Once the fighting begins two central principles guide evaluation of whether the war is being conducted fairly: one which respects the distinction between combatants and noncombatants (The Principle of Non-Combatant Immunity) and another that governs what counts as the proportional use of force (Proportionality). On the first, it is not legitimate to use force against civilians and, even though some collateral civilian damage may occur, it is wrong to deliberately target non-combatants. On the second, combatants may only use the force necessary to achieve their ends -- the force used must be proportional to the ends that are to be secured in conducting the war. There are further requirements governing fairness, such as requirements to comply with international laws and treat prisoners fairly, but the two featured principles are the most commonly invoked in normative analyses of Jus In Bello.
The third part of just war theory (Jus Post Bellum) concerns how the war concludes and the transition back to a situation of peace. It deals with issues such as compensation, punishment, and reform. More recently a further component has been suggested especially in light of engagements in Iraq and Afghanistan in the years 2001-2011, namely, justice in exiting the war (Jus Ex Bello), which concerns when it is appropriate to end a war (Moellendorf 2008, Rodin 2008).
There are many contemporary global justice issues concerning the appropriate use of force and its aftermath that currently command attention including: Is drone warfare permissible? Can terrorism ever be justified? Are “targeted assassinations” (where leaders who are primarily responsible for decisions to go to war are targeted for assassination) justifiable? May we engage in a war in order to prevent an anticipated “worse war” (as proponents of the “Bush Doctrine” maintain)? Is torture to contain major global threats permissible? Is the attempt to contain nuclear weapons development by those who have them already fraught with hypocrisy? How should we deal best with societies in a state of transitional justice? Is there a place for “Truth and Reconciliation Committees”? When are political apologies for historic injustice in warfare appropriate?
Here we consider very briefly only two further issues that have widespread current interest in the global justice literature: Humanitarian Intervention and Terrorism. See the entry on terrorism for an extended analysis of such questions. See the entry on war for a comprehensive overview of issues concerning justice in war.

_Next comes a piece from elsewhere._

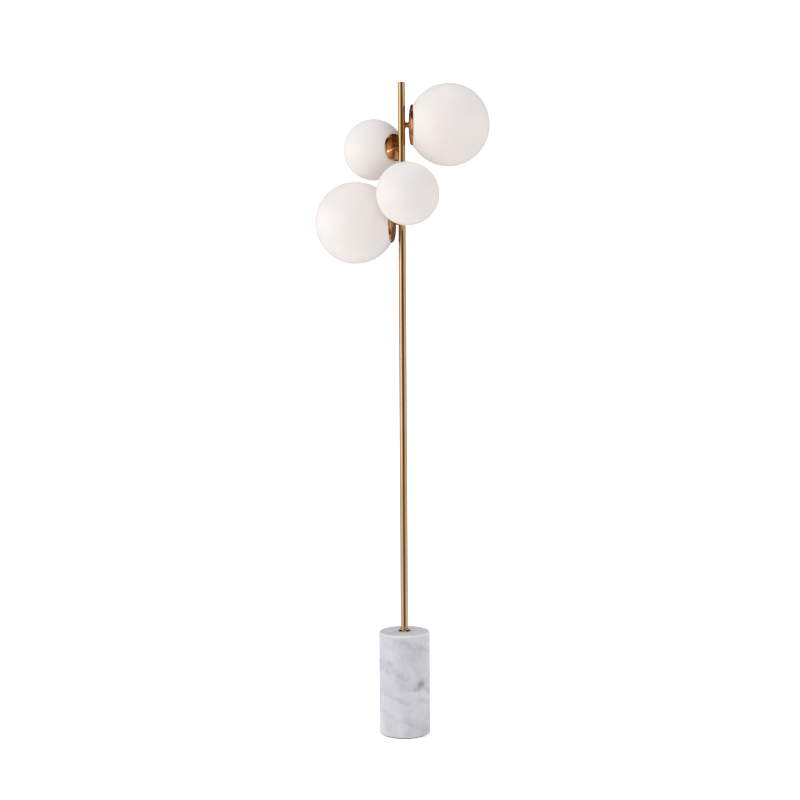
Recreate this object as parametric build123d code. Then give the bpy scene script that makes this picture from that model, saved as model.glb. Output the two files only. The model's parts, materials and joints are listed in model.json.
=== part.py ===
from build123d import *
from dataclasses import dataclass
from math import cos, radians, sin, sqrt
import os

# Globe floor lamp, in millimetres. +Z is up, -Y is the front, and the origin lies on the floor
# on the pole's axis. A marble block carries a brass pole in two lengths. Four opal glass globes,
# two large and two small, stand out from the pole on short turned arms. Each globe is pushed onto
# a three-leaf spring in a shallow spun cup, and is pulled straight off to change its bulb.

# Heights of the whole lamp
lamp_height = 1549.4            # 61 in, floor to the top of the pole
pole_seam_height = 900          # where the two lengths of pole meet

# Marble base
base_diameter = 122
base_height = 246.5             # floor to the top of the marble
base_top_round = 4
base_foot_round = 2.5
base_bore_diameter = 13
recess_diameter = 64
recess_depth = 27

# Foot pad, the disc that closes the recess and that the marble stands on
pad_thickness = 1.6
pad_inset = 3.5                 # from the marble's side to the pad's edge

# Pole
pole_diameter = 17.5
pole_wall = 1.5
cap_thickness = 2.4
cap_round = 0.9
cap_plug_length = 9
coupler_length = 56
foot_plug_length = 32
slug_length = 24                # of the tapped slug behind each arm
insert_fit = 0.1                # between the pole's bore and what is fixed inside it
lead_bore_diameter = 6.4        # for the leads, through all that is fixed inside the pole

# Collar at the pole's foot, a thin flange that sweeps up to a narrow lip round the pole
collar_diameter = 30
collar_height = 5.6
collar_flange = 1.3             # thickness at its edge
collar_lip = 1.2                # width of the lip, at the top
collar_fit = 0.15

# Tie rod and its fixings in the recess under the base
rod_diameter = 10
rod_fit = 0.1
rod_tail = 3                    # below the nut
plate_diameter = 50
plate_thickness = 3
spring_washer_diameter = 18
spring_washer_thickness = 2.2
spring_washer_slot = 1.6
rod_nut_flats = 17
rod_nut_height = 8
nut_chamfer = 0.6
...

3.2 Humanitarian Intervention
Under what conditions, if any, may we engage in military intervention aimed at stopping genocide? In recent years this issue has become salient as large-scale human rights violations and suffering unfolded in Rwanda, the Sudan, the former Yugoslavia, and Libya. Against the traditional understanding that respecting state sovereignty requires non-interference, successful arguments were marshaled that there are important responsibilities to protect the vulnerable (International Commission on Intervention and State Sovereignty 2001). Leaning heavily on the conventional conditions contained in the just war framework, the International Commission on Intervention and State Sovereignty argued that we may engage in war aimed at protecting those who suffer at the hands of governments unwilling or unable to stop large-scale human rights abuses. The commission produced an influential report “The Responsibility to Protect” which was accepted by the United Nations in 2005, and the principles contained in the report have guided decisions about recent cases, such as Libya in 2011 and Syria in 2012.
One frequently voiced concern about humanitarian interventions is whether they are just another form of imperialism. How will interveners be held accountable for their actions? Taking such concerns seriously Allen Buchanan and Robert Keohane advocate for a series of innovative mechanisms of accountability, both before and after the proposed intervention takes place, to allay fears about abuse (Buchanan and Keohane 2004).
3.3 Terrorism
What kinds of violence count as terrorism? Is there a difference between state terrorism and that perpetrated by insurgent organizations? Might terrorism be justified under certain circumstances? Terrorism centrally involves either using or threatening to use violence against people, commonly taken to be innocent, in order to produce results that would not otherwise occur (Coady and O’Keefe 2002, Primoratz 2013). Some challenge that the targets are innocent. As terrorists often point out about citizen complicity in atrocities, citizens pay taxes and vote, and their governments undertake actions that they can be said to sanction and from which they benefit, so it is coherent to hold citizens responsible for their governments’ actions. On this argument, citizens can be legitimate targets of violence. In addition, there is relevant precedent from governments targeting civilians when they perceive the situation to be one of a “supreme emergency”, as happened in the case of Britain targeting German civilians in the Second World War. So when governments judge that some moral disaster is sufficiently likely, it can be repelled using unorthodox and otherwise repugnant means.